# Taxation of JSB when on a 3 day week



## JP1234 (1 Mar 2010)

I understand that JSB is classed as taxable income however according the Revenue leaflet IT24 when on a 3 day week and receiving JSB for the other 2 days this is not taxable.

We received a P21 this morning stating we owed over €500 in tax! I rang the Revenue to query this and there were a couple of mistakes - one being the income I earned and relevent tax paid for 2 weeks I worked in a supermarket before christmas was not on the form despite me sending in details and them being scanned on the system, this has been sorted over the phone.

However for most of last year I was working short time ( February til November) and receiving the JSB top up. I was made redundant on 25 November and went onto full JSB ( this was suspended for the 2 weeks I worked in a supermarket) and only received full JSB rate of €204 for at the most 3 weeks. However on the P21 the full amount I received in JSB has been included as taxable income.  

Am I missing something here? My understanding is that only the 3 weeks I received full JSB should be classed as taxable. The woman at the Revenue says they can only go off what the SW tell them and I now have to get a letter off SW confirming the amount which was taxable, that is going to be difficult given the work to rule in place at the minute. ( She also didn't know where I got this information about JSB not being taxable in some circumstances until I told her it was in a Revenue leaflet)

Maybe I am mis-reading something here but when I work it out based on not paying tax on most of the JSB I should be getting a few hundred euro of a refund as my tax paid is below my tax credit.

Can anyone clarify?


----------



## allthedoyles (1 Mar 2010)

Yes - you are mis-reading the leaflet IT 24 - this is the first paragraph .:

''Jobseekers Benefit (formerly known as Unemployment Benefit) is a taxable source of income.

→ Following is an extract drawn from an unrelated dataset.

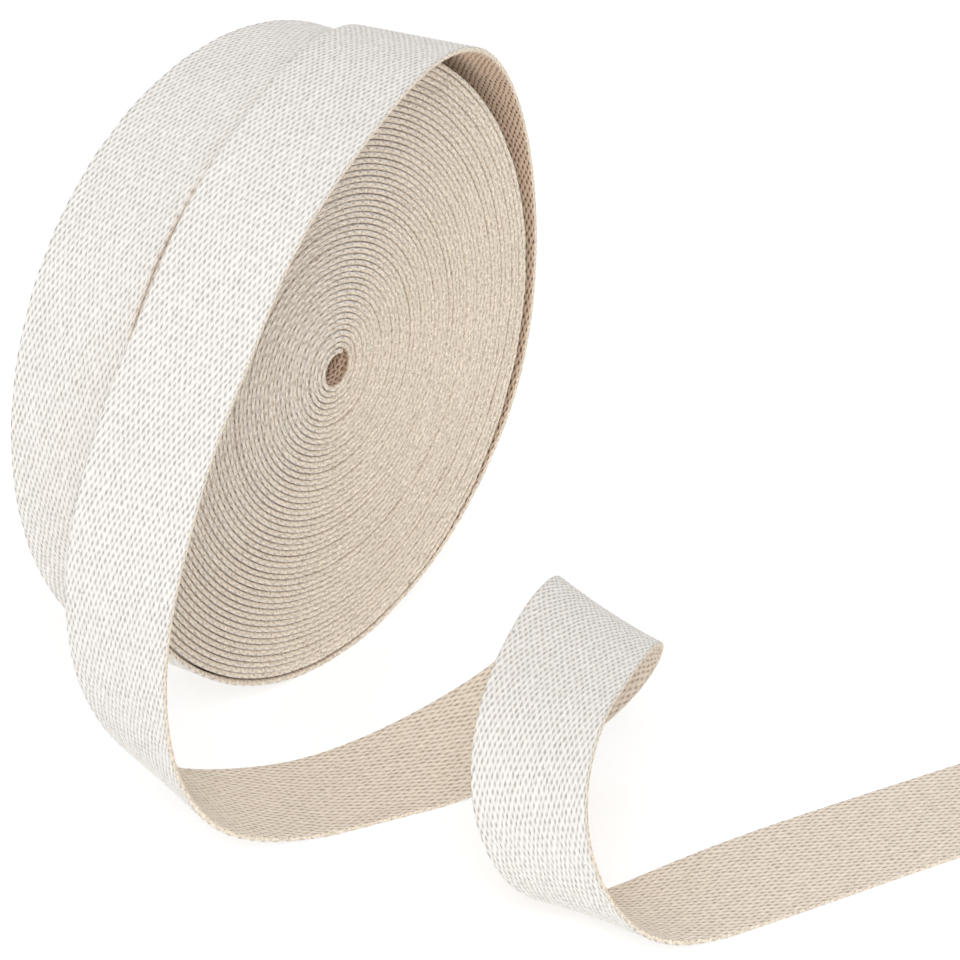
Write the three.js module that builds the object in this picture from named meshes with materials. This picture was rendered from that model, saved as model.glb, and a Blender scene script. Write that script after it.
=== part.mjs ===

However the child dependant element and the first €13 per week of benefit are exempt from tax.

Jobseekers Allowance is not a taxable source of income''


----------



## JP1234 (1 Mar 2010)

thanks for replying but if you read further down the leaflet it states



> *I am in “short-time employment” and receive Jobseekers Benefit for the days I am not working. How am I affected ?*
> 
> _If you are participating in a short-time working arrangement Jobseekers Benefit payable is not taxable._
> 
> ...


I have read that as the amount I received between February and November 2009 when I was placed on short time working should not be taxed, this is where I am getting a bit confused about missing something.

http://www.revenue.ie/en/tax/it/leaflets/it24.html


----------



## Black Sheep (2 Mar 2010)

Your payment is known as "systematic short term benefit" and is *not* taxable.

 The full rate of JB *is* taxable (which in your case was only 3 weeks) therefore your knowledge of same is correct. 

You can obtain a certificate of *taxable* benefit from JB taxation section of SW. However it takes a long time and probably even longer in the current climate


----------



## JP1234 (3 Mar 2010)

thanks for confirming what I thought Blacksheep. I am going in to sign on today so will ask them about the certificate today.


----------



## vector (26 Mar 2010)

Black Sheep said:


> Your payment is known as "systematic short term benefit" and is *not* taxable.
> 
> The full rate of JB *is* taxable (which in your case was only 3 weeks) therefore your knowledge of same is correct.
> 
> You can obtain a certificate of *taxable* benefit from JB taxation section of SW. However it takes a long time and probably even longer in the current climate



Thanks for this excellent info.

I too must get a "certificate of *taxable* benefit" from the Dept of SW.

I suppose I then post that the the Revenue Commissioners? (because it is the Revenue that would want to tax me)


----------



## Black Sheep (26 Mar 2010)

Correct, and by the way that should read cert. of Jobseekers taxable benefit (not to be confused with Illness benefit) which is obtainable from a different section of SW.
 What a clumsy system.!!!!!!!!!

When will we get to joined up thinking


----------



## JP1234 (26 Mar 2010)

I found out today that I was on "casual work" benefit and not systematic short time working benefit ( despite informing the SW office that my work had been cut from 5 full days to 3) and as such my benefit is taxable. I was told I should have queried it at the time ( as if I was to know there was a difference!) rather than the person dealing with my claim get it right and there is nothing they can do now  So basically I am having to pay even more tax because of someone in the SW office mistake or incompetence


----------